Non-trainable Coreference Methods:  Major References

Jerry Hobbs.  Resolving Pronoun ReferencesLingua 44:311-338.

Proposes a search order (through the parse trees of current and prior sentences) for pronouns;  widely used for pronominal anaphora resolution.

Shalom Lappin and Herbert Leass.  An Algorithm for Pronominal Anaphora ResolutionComputational Linguistics 20(4):535-561.

Uses various weights (hand set) to select antecedents for pronouns.  Tested on corpus of several hundred pronouns ... got 86% accuracy.

Renata Vieira; Massimo Poesio.  An Empirically Based System for Processing Definite Descriptions.  Computational Linguistics 26(4):539-593.

Developed detailed rules for resolving definite nominal anaphors and provides detailed evaluation against a corpus.

Trainable Coreference Methods:

Pronoun Coreference
Niyu Ge; John Hale; Eugene Charniak.  A Statistical Approach to Anaphora ResolutionWVLC 1998.

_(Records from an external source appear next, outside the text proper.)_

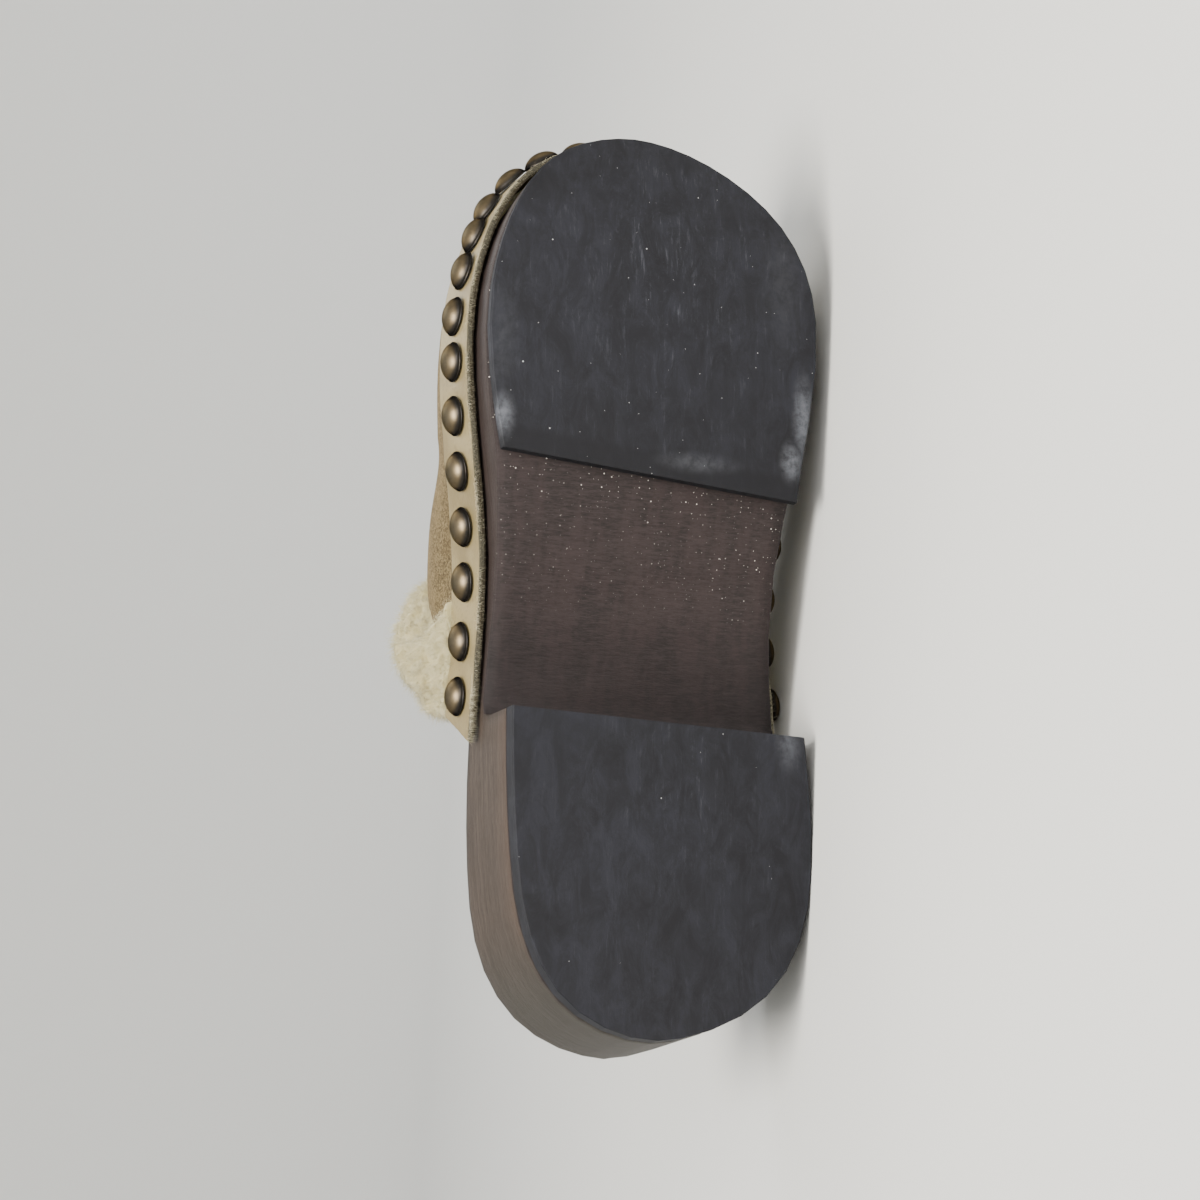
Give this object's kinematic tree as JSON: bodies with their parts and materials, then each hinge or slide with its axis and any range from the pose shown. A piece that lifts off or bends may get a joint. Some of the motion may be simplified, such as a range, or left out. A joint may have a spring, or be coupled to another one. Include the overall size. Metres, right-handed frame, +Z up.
{
  "type": "shearling clog",
  "caption": "Left shearling-lined clog lying on its outer side: carved wooden base with block heel, suede vamp, wool cuff, studded leather band.",
  "frame": {"origin": "middle of the bounding box on the ground the shoe lies on", "axes": "+X towards the toe, -Y the way the sole faces, +Z up; the outer side of the shoe is down"},
  "size_m": [0.2682, 0.1292, 0.1152],
  "materials": {
    "dark_stained_wood": "satin",
    "black_rubber": "matte",
    "insole_leather": "matte",
    "suede": "matte",
    "cream_leather": "satin",
    "aged_brass": "satin",
    "wool": "matte"
  },
  "bodies": {
    "root": {"wooden_base": "dark_stained_wood", "heel_lift": "black_rubber", "forefoot_pad": "black_rubber", "insole": "insole_leather", "upper": "suede", "band": "cream_leather", "wool_cuff": "wool", "stud_01": "aged_brass", "stud_02": "aged_brass", "stud_03": "aged_brass", "stud_04": "aged_brass", "stud_05": "aged_brass", "stud_06": "aged_brass", "stud_07": "aged_brass", "stud_08": "aged_brass", "stud_09": "aged_brass", "stud_10": "aged_brass", "stud_11": "aged_brass", "stud_12": "aged_brass", "stud_13": "aged_brass", "stud_14": "aged_brass", "stud_15": "aged_brass", "stud_16": "aged_brass", "stud_17": "aged_brass", "stud_18": "aged_brass", "stud_19": "aged_brass", "stud_20": "aged_brass", "stud_21": "aged_brass", "stud_22": "aged_brass", "stud_23": "aged_brass", "stud_24": "aged_brass", "stud_25": "aged_brass", "stud_26": "aged_brass", "stud_27": "aged_brass", "stud_28": "aged_brass", "stud_29": "aged_brass"}
  },
  "joints": []
}
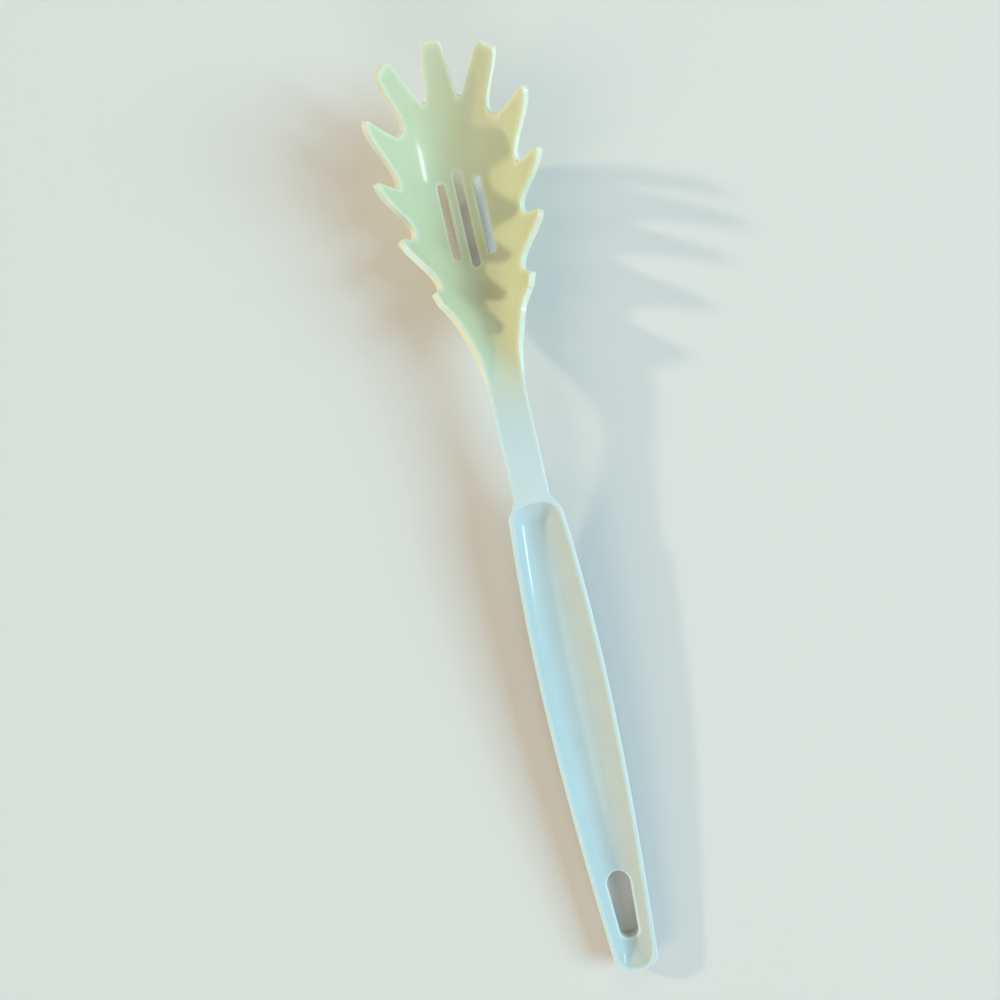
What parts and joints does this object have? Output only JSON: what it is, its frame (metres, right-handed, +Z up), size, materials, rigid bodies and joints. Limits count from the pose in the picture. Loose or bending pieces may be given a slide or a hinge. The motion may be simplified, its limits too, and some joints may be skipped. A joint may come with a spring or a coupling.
{
  "type": "pasta server",
  "caption": "Glossy one-piece plastic pasta server with a toothed, slotted bowl and a dished handle with a hanging hole.",
  "frame": {"origin": "centre of the bounding box at its bottom, with the server lying on its back", "axes": "+Y from the handle towards the tines, +Z up out of the open bowl, +X across"},
  "size_m": [0.0538, 0.3062, 0.0318],
  "materials": {
    "server": "gloss"
  },
  "bodies": {
    "root": {"handle": "server", "neck": "server", "bowl": "server", "centre_tine": "server", "left_tine_1": "server", "left_tine_2": "server", "left_tine_3": "server", "left_tine_4": "server", "left_tine_5": "server", "right_tine_1": "server", "right_tine_2": "server", "right_tine_3": "server", "right_tine_4": "server", "right_tine_5": "server"}
  },
  "joints": []
}
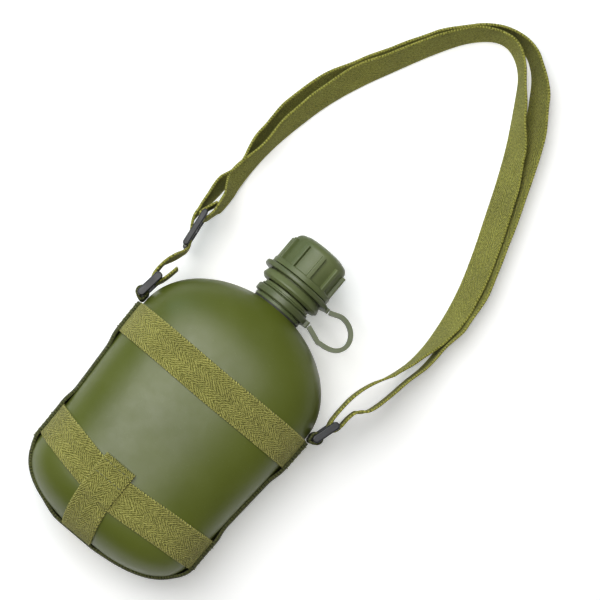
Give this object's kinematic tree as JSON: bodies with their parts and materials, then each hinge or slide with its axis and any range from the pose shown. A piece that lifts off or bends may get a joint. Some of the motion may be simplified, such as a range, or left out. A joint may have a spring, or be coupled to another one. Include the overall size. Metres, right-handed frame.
{
  "type": "canteen",
  "caption": "Flat oval metal canteen with ribbed screw cap on a loop tether, webbing harness and adjustable shoulder strap, lying on its back.",
  "frame": {"origin": "on the surface the canteen's back rests on, below the middle of its length and width, without the shoulder strap", "axes": "+Y along the bottle towards the cap, +Z out of its front, +X across it"},
  "size_m": [0.1732, 0.4204, 0.0802],
  "materials": {
    "bottle_paint": "semi-gloss olive paint",
    "neck_plastic": "satin moulded plastic",
    "cap_plastic": "satin moulded plastic",
    "tether_plastic": "satin flexible plastic",
    "seal_rubber": "matt soft seal",
    "webbing": "herringbone twill cotton webbing",
    "sewing_thread": "twisted thread",
    "buckle_plastic": "fine-grained moulded plastic"
  },
  "bodies": {
    "canteen": {"bottle_shell": "bottle_paint", "neck_gasket": "seal_rubber", "neck_collar": "neck_plastic", "upper_band": "webbing", "lower_band": "webbing", "side_strap": "webbing", "bottom_tab": "webbing", "left_loop": "webbing", "right_loop": "webbing", "band_stitching": "sewing_thread", "tab_stitching": "sewing_thread", "strap_left_end": "webbing", "strap_right_turn": "webbing"},
    "left_buckle": {"left_buckle": "buckle_plastic"},
    "right_buckle": {"right_buckle": "buckle_plastic"},
    "sling": {"strap_outer": "webbing", "strap_inner": "webbing"},
    "slider": {"slider": "buckle_plastic"},
    "tether": {"tether_neck_ring": "tether_plastic", "tether_strap": "tether_plastic"},
    "tether_top": {"tether_cap_ring": "tether_plastic"},
    "seal": {"cap_seal": "seal_rubber"},
    "cap": {"cap": "cap_plastic"}
  },
  "joints": [
    {"name": "left_buckle_pivot", "type": "hinge", "parent": "canteen", "child": "left_buckle", "pos_m": [-0.0692, 0.0234, 0.0388], "axis": [0, 0, 1], "range_deg": [-10, 35], "deforming": ["strap_left_end"]},
    {"name": "right_buckle_pivot", "type": "hinge", "parent": "canteen", "child": "right_buckle", "pos_m": [0.0692, 0.0234, 0.0388], "axis": [0, 0, 1], "range_deg": [-35, 10], "deforming": ["strap_right_turn"]},
    {"name": "strap_swing", "type": "hinge", "parent": "canteen", "child": "sling", "pos_m": [0, 0.046, 0.0388], "axis": [1, 0, 0], "range_deg": [0, 90], "deforming": ["strap_outer", "strap_inner"]},
    {"name": "slider_adjust", "type": "slide", "parent": "sling", "child": "slider", "axis": [-0.1444, 0.9895, 0], "range_m": [0, 0.012]},
    {"name": "tether_swivel", "type": "hinge", "parent": "canteen", "child": "tether", "pos_m": [0, 0.0731, 0.0388], "axis": [0, 1, 0], "continuous": true},
    {"name": "tether_lift", "type": "slide", "parent": "tether", "child": "tether_top", "axis": [0, 1, 0], "range_m": [0, 0.0321], "deforming": ["tether_strap"]},
    {"name": "cap_lift", "type": "slide", "parent": "canteen", "child": "seal", "axis": [0, 1, 0], "range_m": [0, 0.0321]},
    {"name": "cap_unscrew", "type": "hinge", "parent": "seal", "child": "cap", "pos_m": [0, 0.1, 0.0388], "axis": [0, 1, 0], "range_deg": [0, 1440]}
  ],
  "couplings": [
    {"joint": "cap_lift", "follows": "cap_unscrew", "m_per_rad": 0.0012732},
    {"joint": "tether_lift", "follows": "cap_unscrew", "m_per_rad": 0.0012732}
  ]
}
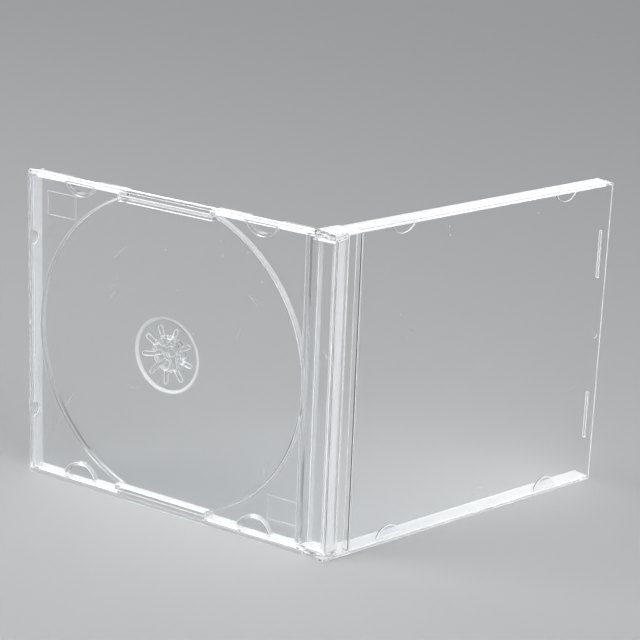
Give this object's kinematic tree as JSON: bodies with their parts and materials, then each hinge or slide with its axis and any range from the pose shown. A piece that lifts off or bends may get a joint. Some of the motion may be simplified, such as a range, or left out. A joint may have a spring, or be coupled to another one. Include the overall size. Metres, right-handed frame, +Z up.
{
  "type": "disc case",
  "caption": "Clear plastic hinged case for a 12 cm disc, with a snap-in tray whose slotted hub grips the disc; the lid swings on moulded pins.",
  "frame": {"origin": "on the hinge line, at the level of the surface that the open case stands on, at the lower ear's outer face", "axes": "+Z up along the hinge line; the base runs towards -X with its back facing -Y; the open lid runs towards +Y and a little +X"},
  "size_m": [0.1831, 0.1383, 0.125],
  "materials": {
    "base": "clear moulded polystyrene, polished",
    "disc_tray": "clear moulded polystyrene, polished",
    "lid": "clear moulded polystyrene, polished"
  },
  "bodies": {
    "base": {"base": "base", "disc_tray": "disc_tray"},
    "lid": {"lid": "lid"}
  },
  "joints": [
    {"name": "lid_hinge", "type": "hinge", "parent": "base", "child": "lid", "pos_m": [0, 0, 0.0625], "axis": [0, 0, -1], "range_deg": [-107.1, 72.9]}
  ]
}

Does only pronoun resolution.  Reports 84% accuracy on their corpus (non-referential pronouns excluded).  Probabilistic model with features including Hobbs distance, number agreement, gender match, mention frequency, and selectional preference.  Discusses methods of learning gender/animateness characteristics of potential antecedents.

Hale's WVLC slides.

General Coreference
Wee Meng Soon; Daniel Chung Yong Lim; Hwee Tou Ng.  A Machine Learning Approach to Coreference Resolution of Noun Phrases.  Computational Linguistics 27 #4, 521-545 (2001). 

Corpus-trained procedure for full (MUC) coreference task.  Used a set of syntactic features plus a semantic class agreement feature (using high-level Wordnet classes);  12 features in all.  Trained on MUC data with decision tree procedure (classifier produces binary outcome).  On test, links to most recent antecedent for which classifier returns true.  Got MUC-6, 7 F=63%, 60%.